Nous connaissons tous les réalités du pays. Es ce que dans ces conditions, les patientes arrivent à faire face à toutes ces dépenses ?
Malheureusement, c’est très difficile pour nos malades de faire face à ces dépenses. Demander à quelqu’un de préparer 300 000 FCFA pour une séance de chimio de cancer, même s’il est localisé, ce n’est pas donné à tout le monde. Beaucoup de familles se cotisent mais c’est vraiment difficile.
Il y a-t-il d’autres difficultés qu’elles rencontrent en dehors des dépenses?
Elles sont d’ordre familial. Les patientes cachent souvent leur diagnostic de peur d’être rejetées par leur famille. Beaucoup de personnes continuent de croire que le cancer est contagieux. Certains maris, font chambre à part avec leur épouse. Beaucoup de femmes acceptent peu le fait d’avoir cette maladie. Elles ont besoin de suivit psychologique.

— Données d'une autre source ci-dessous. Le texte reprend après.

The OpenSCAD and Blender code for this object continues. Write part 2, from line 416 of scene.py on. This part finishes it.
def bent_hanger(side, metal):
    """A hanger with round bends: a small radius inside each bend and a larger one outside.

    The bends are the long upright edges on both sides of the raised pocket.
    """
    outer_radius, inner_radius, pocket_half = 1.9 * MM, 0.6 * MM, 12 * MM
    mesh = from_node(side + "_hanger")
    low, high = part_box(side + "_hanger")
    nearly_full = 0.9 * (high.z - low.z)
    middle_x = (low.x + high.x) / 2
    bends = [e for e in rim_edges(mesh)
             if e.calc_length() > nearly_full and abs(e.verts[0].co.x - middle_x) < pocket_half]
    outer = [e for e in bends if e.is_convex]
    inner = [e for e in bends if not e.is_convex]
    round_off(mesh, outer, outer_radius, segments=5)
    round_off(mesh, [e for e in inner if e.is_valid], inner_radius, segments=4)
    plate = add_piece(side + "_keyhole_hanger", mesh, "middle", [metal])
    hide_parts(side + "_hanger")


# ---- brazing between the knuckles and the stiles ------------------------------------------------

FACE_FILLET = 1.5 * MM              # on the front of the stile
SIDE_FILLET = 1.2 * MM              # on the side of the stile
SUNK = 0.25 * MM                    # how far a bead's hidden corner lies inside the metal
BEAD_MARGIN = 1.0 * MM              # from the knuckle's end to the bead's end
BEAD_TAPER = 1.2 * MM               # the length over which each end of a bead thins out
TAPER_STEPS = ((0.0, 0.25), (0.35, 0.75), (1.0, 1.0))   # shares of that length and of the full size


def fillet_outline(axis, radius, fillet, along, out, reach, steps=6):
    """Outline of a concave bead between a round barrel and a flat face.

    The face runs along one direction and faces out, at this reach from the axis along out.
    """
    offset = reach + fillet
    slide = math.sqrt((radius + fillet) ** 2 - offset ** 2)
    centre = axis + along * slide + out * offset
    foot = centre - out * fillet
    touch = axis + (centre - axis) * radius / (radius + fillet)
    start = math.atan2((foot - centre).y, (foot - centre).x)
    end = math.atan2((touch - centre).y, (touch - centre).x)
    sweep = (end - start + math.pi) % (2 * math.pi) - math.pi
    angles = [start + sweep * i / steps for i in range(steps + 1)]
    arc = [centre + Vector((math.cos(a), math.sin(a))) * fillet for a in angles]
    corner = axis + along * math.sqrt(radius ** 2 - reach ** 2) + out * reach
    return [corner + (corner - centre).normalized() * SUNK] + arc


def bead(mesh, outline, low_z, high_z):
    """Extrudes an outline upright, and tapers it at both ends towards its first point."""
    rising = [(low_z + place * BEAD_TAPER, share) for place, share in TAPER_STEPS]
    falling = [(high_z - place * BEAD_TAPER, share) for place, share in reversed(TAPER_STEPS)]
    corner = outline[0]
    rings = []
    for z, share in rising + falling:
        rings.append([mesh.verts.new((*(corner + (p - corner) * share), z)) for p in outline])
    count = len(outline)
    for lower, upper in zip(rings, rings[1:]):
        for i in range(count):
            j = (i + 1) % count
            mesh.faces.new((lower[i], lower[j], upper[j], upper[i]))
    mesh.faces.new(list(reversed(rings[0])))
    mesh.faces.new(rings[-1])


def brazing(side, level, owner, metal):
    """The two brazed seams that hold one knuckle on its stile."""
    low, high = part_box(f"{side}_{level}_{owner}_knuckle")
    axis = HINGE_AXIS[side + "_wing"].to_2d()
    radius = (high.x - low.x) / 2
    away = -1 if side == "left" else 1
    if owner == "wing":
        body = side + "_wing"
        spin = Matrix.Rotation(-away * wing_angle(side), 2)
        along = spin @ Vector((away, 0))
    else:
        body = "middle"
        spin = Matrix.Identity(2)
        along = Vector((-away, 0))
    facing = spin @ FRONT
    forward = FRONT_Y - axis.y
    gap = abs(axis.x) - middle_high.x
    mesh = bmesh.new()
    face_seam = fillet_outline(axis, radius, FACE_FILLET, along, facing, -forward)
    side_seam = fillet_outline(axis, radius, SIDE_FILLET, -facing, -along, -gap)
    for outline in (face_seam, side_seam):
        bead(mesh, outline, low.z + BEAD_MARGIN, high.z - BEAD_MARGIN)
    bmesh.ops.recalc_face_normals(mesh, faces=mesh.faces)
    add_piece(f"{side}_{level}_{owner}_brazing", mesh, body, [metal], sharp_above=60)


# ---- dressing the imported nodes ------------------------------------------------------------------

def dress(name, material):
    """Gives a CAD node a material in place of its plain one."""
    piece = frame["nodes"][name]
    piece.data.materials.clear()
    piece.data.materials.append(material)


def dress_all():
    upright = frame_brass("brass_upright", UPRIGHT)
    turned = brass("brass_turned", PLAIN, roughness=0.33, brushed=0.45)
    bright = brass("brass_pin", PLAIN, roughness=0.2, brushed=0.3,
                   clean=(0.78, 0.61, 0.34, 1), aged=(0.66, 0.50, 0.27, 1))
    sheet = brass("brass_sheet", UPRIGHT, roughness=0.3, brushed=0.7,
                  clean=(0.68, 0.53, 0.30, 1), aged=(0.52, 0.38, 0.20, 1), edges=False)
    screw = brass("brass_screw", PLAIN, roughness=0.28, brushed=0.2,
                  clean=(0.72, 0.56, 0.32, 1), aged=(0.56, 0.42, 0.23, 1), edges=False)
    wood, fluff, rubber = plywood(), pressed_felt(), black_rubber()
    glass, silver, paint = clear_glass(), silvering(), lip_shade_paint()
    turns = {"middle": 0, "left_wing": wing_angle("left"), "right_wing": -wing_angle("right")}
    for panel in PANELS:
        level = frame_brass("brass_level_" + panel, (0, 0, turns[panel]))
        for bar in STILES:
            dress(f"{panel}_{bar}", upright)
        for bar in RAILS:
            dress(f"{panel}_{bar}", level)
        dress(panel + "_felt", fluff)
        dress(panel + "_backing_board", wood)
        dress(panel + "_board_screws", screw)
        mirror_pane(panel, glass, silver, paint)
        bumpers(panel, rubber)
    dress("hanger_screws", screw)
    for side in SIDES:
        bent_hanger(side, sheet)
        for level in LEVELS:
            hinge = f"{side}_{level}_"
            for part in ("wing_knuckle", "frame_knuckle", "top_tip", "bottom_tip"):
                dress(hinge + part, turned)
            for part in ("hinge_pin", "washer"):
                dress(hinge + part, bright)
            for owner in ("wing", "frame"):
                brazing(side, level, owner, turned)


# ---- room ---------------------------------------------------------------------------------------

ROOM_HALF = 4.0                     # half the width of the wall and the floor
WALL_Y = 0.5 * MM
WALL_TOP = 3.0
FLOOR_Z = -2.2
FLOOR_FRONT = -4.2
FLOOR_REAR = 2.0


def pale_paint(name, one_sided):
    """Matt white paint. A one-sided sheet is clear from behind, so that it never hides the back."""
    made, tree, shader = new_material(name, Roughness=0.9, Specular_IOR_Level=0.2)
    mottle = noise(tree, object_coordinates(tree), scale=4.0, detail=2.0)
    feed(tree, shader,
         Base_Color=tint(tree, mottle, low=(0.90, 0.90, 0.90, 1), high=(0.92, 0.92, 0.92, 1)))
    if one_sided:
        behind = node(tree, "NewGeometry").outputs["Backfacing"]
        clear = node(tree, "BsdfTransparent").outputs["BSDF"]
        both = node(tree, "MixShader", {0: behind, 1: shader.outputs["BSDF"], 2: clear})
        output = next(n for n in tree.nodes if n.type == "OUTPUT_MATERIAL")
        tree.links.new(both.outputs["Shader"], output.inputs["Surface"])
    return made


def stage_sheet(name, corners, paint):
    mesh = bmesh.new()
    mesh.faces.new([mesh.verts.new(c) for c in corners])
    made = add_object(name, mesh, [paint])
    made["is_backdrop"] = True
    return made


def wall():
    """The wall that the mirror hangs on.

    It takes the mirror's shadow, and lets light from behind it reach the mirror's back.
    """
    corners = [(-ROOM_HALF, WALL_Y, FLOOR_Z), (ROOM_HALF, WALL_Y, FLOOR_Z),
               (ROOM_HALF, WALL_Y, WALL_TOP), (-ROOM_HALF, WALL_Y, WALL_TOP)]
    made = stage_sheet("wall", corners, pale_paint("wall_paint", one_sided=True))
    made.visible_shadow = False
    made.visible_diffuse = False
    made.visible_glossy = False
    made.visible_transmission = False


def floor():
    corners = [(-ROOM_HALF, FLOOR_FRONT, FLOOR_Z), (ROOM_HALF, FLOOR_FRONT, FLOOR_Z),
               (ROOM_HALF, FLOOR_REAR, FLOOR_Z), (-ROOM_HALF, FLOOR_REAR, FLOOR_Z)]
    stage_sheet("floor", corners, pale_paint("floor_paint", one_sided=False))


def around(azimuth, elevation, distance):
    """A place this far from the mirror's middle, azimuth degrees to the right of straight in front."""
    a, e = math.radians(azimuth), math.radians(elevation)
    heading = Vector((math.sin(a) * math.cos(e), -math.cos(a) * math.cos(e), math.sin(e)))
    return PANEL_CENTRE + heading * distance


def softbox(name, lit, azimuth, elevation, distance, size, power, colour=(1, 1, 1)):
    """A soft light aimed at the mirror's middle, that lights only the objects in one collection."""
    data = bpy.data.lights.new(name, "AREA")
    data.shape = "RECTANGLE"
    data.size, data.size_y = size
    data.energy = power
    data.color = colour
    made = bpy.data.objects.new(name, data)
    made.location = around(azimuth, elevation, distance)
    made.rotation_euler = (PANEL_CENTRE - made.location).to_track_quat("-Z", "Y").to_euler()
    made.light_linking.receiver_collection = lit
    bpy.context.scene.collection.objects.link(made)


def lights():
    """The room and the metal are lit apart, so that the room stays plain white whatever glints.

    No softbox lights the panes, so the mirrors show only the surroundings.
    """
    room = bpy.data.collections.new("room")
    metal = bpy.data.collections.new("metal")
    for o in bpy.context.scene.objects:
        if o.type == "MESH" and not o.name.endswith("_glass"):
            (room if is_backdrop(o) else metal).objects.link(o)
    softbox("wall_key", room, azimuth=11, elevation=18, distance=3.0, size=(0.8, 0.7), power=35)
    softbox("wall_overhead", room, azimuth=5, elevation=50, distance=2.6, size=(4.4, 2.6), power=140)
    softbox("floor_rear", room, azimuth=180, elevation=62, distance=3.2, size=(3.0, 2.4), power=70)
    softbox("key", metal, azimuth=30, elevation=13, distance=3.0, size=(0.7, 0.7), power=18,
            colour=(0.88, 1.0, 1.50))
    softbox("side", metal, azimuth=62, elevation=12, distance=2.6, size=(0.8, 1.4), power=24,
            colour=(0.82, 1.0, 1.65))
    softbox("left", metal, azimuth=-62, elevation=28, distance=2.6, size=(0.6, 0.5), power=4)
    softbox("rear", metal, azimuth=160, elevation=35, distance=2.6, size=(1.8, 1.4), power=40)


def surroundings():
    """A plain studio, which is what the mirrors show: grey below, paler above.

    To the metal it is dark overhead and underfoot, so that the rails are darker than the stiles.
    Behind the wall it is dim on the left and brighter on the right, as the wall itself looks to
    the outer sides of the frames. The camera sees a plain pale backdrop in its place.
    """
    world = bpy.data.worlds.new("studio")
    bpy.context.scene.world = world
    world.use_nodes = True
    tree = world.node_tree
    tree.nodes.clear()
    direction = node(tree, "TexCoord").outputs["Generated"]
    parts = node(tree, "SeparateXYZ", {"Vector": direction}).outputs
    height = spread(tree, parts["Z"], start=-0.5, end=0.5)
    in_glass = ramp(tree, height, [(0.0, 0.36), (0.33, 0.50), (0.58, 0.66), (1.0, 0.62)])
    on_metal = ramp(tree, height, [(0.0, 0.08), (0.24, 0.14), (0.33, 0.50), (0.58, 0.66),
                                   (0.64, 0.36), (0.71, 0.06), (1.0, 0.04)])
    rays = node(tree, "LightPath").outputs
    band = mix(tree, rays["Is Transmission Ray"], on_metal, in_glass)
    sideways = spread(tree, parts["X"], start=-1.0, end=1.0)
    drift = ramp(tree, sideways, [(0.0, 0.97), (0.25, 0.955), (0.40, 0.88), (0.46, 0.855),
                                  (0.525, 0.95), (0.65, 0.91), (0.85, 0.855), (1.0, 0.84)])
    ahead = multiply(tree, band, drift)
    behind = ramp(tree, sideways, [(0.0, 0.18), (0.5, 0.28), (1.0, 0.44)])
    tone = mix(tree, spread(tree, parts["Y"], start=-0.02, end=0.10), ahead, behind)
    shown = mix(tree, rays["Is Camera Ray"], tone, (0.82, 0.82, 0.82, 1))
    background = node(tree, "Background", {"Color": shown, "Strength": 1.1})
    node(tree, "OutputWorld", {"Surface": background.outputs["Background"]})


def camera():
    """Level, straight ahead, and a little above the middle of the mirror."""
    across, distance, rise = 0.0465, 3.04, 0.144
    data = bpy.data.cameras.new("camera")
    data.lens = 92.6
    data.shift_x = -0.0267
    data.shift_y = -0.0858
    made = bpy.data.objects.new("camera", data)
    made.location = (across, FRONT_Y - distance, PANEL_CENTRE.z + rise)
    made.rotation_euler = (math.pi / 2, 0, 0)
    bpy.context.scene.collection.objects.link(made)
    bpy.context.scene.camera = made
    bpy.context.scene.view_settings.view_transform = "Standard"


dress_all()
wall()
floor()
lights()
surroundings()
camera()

Face aux difficultés financières et familiales relevées par nos patientes. L’idéal serait qu’elles puissent avoir des soins gratuits. Du moment où on a dépisté et diagnostiqué un cancer du sein. C’est vrai qu’on a beaucoup entendu parler de gratuité du cancer de sein en Côte d’Ivoire. Certains médicaments étaient gratuits, mais le traitement en lui-même ne l’était pas. Aujourd’hui, les médicaments ne sont plus gratuits.
Quant aux problèmes familiaux, il faut continuer la sensibilisation, que tout le monde comprenne que le cancer n’est pas une fatalité, qu’il réalise que un cancer n’est pas contagieux, que les patientes ont besoin de l’encouragement et du soutien de leur entourage. Les femmes décèdent à cause de leur situation familiale, malheureusement.
Quels sont les besoins spécifiques pour une prise en charge parfaite ?
Je préfère qu’on dise une prise en charge adéquate ensuite on tendra vers la perfection. Pour une prise en charge adéquate, il nous faut un renforcement du matériel de diagnostic et de traitement du cancer du sein. Aujourd’hui nous disposons de matériels pas en quantité suffisante. Nous n’avons pas assez de matériels pour réaliser l’immunohistochimie. Ce qui fait que les résultats prennent beaucoup de temps. Il faut attendre plusieurs semaines. Avant c’était plusieurs mois, mais maintenant c’est plusieurs semaines. Quand bien même nous avons le matériel, il est très souvent défectueux ou bien, il est excessivement cher pour nos patientes. Pour un scanner que nous demandons très souvent aux patientes, il faut débourser 120 000 FCFA à l’hôpital public.
Il y a aussi des appareils importants, dans le traitement que nous n’avons pas au public et même en Côte d’Ivoire.
Qu’on puisse avoir accès à tous les médicaments qui interviennent dans le cancer du sein, qu’il s’agisse des médicaments utilisés pour la chimiothérapie, pour les thérapies ciblées, ou l’immunothérapie.
Quels conseils voulez-vous donner aux femmes ?
Pratiquer l’auto examen, c’est la première manière de dépister le cancer. Les femmes et jeunes filles doivent être capables de le faire. Il faut rendre visite une fois par an à un médecin. Il peut arriver qu’en faisant elles-mêmes leur auto examen du sein, elles n’arrivent pas à détecter un changement. Il est bien de consulter des spécialistes pour un examen beaucoup plus poussé. Encore, cette recommandation-là est plus importante pour les personnes qui ont eu dans leur famille, une maman, une tante, une sœur, qui a souffert de ce mal.
Il faut vivre de manière sobre. Eviter tous les abus, les aliments trop gras, l’état sédentaire. Il faut pratiquer le sport, éviter le stress qui est un facteur de risque de tous les cancers, l’abus d’alcool, c’est aussi un facteur de risque du cancer du sein.
Pendant le cycle du traitement, il faut respecter les recommandations du médecin. Après le traitement, il ne faut surtout pas oublier les visites régulières au médecin pour des contrôles. Voici le conseil que je peux donner à ces femmes en ce mois dédié à la lutte contre le cancer du sein.